::: Dataset content :::

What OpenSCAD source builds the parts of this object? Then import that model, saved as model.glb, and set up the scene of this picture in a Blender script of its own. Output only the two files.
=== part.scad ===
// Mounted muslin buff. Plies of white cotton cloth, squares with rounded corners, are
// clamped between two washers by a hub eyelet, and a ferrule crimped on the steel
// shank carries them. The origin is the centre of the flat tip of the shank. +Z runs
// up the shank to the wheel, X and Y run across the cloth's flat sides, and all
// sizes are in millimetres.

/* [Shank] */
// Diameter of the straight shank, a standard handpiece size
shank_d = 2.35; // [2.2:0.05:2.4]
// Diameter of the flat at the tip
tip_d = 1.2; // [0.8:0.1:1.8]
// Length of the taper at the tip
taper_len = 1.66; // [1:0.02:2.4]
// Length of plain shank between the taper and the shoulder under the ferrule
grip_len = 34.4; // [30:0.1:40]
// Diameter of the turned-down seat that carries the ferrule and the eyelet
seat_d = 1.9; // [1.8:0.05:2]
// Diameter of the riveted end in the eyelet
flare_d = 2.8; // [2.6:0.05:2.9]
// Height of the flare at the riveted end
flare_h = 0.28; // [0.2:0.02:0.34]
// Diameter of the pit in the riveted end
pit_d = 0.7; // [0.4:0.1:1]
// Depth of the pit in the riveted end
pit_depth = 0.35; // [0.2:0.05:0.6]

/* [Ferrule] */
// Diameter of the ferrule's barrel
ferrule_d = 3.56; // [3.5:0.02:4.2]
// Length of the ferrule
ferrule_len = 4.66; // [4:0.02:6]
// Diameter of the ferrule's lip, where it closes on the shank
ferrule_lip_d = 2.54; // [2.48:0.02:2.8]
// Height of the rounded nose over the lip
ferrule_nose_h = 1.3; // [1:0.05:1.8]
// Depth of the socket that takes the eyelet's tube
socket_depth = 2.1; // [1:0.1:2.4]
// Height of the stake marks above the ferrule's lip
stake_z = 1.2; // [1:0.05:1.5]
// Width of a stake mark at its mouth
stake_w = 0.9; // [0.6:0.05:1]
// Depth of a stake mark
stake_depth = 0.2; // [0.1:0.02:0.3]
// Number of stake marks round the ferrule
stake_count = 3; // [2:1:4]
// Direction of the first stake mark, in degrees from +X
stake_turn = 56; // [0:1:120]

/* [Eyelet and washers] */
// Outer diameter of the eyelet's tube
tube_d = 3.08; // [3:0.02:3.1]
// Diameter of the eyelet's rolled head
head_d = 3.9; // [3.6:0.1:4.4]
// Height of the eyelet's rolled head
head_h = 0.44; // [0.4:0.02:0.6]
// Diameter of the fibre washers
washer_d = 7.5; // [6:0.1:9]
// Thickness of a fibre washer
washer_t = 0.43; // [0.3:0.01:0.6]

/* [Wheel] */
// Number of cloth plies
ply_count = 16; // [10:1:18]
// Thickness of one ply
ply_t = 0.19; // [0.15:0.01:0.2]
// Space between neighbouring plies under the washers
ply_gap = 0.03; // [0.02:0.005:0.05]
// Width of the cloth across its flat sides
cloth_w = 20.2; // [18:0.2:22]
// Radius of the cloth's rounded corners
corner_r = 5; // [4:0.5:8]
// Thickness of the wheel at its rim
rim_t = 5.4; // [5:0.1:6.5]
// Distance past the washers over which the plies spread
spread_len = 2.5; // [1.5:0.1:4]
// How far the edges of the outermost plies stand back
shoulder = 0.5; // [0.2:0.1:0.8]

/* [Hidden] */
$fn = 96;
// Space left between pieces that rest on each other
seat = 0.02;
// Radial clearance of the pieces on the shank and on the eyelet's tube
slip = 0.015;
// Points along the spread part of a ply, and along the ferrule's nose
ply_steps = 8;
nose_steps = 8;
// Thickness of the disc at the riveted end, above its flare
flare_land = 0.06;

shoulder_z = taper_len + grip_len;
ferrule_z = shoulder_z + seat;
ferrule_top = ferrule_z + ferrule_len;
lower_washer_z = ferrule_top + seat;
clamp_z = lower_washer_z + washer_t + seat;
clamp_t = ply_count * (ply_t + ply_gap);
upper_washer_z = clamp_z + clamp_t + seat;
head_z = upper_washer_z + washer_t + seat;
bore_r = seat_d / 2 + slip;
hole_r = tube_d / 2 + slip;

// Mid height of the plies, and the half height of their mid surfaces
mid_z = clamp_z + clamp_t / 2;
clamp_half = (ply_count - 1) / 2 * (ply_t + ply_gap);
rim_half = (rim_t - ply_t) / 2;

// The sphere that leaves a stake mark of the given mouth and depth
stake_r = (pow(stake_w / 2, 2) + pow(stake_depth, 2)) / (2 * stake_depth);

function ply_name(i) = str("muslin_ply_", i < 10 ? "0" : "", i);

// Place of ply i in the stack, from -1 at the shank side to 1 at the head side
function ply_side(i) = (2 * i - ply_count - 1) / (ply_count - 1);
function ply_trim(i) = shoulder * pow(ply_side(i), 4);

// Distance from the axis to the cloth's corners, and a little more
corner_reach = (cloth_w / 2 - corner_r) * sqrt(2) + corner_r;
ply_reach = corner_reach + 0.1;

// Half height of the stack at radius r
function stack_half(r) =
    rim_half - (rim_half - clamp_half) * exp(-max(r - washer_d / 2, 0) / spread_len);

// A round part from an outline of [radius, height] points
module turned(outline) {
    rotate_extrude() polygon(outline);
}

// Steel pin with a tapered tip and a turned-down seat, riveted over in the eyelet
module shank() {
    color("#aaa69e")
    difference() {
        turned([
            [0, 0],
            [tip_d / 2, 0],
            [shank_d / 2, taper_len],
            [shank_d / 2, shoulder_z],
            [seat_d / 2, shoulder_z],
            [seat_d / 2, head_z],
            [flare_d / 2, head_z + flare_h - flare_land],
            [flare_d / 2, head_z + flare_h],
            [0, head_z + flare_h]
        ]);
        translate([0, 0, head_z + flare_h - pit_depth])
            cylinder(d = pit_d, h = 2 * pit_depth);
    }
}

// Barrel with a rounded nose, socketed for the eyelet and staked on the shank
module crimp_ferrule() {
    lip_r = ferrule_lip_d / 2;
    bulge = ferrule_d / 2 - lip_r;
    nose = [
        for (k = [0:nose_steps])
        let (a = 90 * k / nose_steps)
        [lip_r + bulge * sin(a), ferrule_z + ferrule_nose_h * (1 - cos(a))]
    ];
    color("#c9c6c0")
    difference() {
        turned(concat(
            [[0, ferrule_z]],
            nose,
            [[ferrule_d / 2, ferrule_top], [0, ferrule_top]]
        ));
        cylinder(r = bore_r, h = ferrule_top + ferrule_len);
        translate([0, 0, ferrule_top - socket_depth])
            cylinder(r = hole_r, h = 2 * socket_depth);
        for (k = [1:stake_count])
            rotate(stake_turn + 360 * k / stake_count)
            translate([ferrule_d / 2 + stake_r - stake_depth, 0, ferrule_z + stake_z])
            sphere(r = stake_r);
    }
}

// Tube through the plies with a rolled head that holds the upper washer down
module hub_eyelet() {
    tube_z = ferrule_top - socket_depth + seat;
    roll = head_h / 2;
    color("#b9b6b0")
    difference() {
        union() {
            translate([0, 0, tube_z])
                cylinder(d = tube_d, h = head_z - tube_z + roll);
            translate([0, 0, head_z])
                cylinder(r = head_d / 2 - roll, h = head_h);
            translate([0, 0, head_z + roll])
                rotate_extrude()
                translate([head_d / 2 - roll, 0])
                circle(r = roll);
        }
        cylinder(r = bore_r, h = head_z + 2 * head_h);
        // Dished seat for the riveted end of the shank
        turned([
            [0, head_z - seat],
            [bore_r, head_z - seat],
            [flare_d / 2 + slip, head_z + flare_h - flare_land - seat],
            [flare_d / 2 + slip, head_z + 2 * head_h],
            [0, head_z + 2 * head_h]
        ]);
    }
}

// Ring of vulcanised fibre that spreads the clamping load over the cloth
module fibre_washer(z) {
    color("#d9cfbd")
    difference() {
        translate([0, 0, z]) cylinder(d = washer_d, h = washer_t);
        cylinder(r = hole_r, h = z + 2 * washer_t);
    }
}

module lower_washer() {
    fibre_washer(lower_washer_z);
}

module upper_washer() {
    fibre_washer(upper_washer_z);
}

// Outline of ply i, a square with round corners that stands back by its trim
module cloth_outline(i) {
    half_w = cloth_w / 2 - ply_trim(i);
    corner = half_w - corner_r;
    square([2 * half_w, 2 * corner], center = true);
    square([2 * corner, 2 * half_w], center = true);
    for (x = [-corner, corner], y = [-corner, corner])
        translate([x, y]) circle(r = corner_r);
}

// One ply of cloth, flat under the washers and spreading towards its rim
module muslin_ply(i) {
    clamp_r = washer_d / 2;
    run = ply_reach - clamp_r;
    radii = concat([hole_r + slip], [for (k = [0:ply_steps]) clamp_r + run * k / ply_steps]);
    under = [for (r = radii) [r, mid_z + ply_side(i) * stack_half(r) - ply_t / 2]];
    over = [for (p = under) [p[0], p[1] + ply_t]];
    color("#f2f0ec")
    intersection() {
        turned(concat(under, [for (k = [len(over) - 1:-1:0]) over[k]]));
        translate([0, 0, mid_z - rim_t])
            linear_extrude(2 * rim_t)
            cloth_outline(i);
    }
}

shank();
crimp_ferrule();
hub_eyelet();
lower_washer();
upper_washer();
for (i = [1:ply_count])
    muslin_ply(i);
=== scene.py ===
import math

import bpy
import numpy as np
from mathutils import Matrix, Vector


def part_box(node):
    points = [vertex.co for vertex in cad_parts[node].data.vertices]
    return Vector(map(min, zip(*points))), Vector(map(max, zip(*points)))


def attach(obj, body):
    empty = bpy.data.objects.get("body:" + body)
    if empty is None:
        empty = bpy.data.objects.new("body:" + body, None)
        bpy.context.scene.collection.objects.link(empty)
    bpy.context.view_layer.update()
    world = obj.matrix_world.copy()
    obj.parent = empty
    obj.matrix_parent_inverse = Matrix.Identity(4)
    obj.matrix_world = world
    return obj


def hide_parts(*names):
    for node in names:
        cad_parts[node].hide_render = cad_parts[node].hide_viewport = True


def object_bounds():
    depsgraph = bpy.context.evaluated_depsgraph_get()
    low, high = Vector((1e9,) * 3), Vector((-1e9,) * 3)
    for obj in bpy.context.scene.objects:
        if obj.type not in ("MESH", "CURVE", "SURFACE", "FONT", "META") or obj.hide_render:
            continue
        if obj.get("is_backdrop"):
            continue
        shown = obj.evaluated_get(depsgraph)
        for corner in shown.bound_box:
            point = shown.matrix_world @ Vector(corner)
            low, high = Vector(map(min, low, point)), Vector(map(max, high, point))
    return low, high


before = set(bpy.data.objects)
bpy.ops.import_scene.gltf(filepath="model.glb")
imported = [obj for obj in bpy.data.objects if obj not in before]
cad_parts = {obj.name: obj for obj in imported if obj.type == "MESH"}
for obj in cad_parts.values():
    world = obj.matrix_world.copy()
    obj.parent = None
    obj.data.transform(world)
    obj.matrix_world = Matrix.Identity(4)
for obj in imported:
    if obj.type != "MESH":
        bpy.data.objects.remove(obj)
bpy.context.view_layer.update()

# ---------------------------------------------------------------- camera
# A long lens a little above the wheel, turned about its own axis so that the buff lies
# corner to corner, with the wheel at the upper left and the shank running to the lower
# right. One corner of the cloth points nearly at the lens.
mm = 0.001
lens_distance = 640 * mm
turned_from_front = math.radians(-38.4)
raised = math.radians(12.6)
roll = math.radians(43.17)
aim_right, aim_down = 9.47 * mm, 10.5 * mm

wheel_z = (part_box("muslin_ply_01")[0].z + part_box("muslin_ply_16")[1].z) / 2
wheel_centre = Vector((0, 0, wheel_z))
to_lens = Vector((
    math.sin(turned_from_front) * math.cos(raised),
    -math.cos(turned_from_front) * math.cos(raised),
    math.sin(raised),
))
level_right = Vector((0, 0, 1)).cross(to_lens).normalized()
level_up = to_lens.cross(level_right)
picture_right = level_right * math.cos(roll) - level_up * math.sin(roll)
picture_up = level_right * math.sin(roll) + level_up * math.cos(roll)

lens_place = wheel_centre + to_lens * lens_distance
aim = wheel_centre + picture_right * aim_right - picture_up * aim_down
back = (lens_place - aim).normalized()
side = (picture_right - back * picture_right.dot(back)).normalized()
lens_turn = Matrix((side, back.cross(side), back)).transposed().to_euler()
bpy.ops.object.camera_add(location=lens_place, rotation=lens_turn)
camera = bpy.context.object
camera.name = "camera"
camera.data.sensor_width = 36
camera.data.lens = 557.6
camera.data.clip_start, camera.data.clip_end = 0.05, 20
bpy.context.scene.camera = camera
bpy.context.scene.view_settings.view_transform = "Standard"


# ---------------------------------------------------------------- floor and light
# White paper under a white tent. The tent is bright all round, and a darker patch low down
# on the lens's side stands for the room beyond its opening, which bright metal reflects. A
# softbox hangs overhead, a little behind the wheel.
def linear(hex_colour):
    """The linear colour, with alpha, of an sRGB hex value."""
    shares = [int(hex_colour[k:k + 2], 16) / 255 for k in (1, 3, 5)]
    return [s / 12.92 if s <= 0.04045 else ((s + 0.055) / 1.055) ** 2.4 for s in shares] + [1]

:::

■ Stated goal
Gather up the lines that contain the word "type".

■ Solution below
        if obj.type not in ("MESH", "CURVE", "SURFACE", "FONT", "META") or obj.hide_render:
cad_parts = {obj.name: obj for obj in imported if obj.type == "MESH"}
    if obj.type != "MESH":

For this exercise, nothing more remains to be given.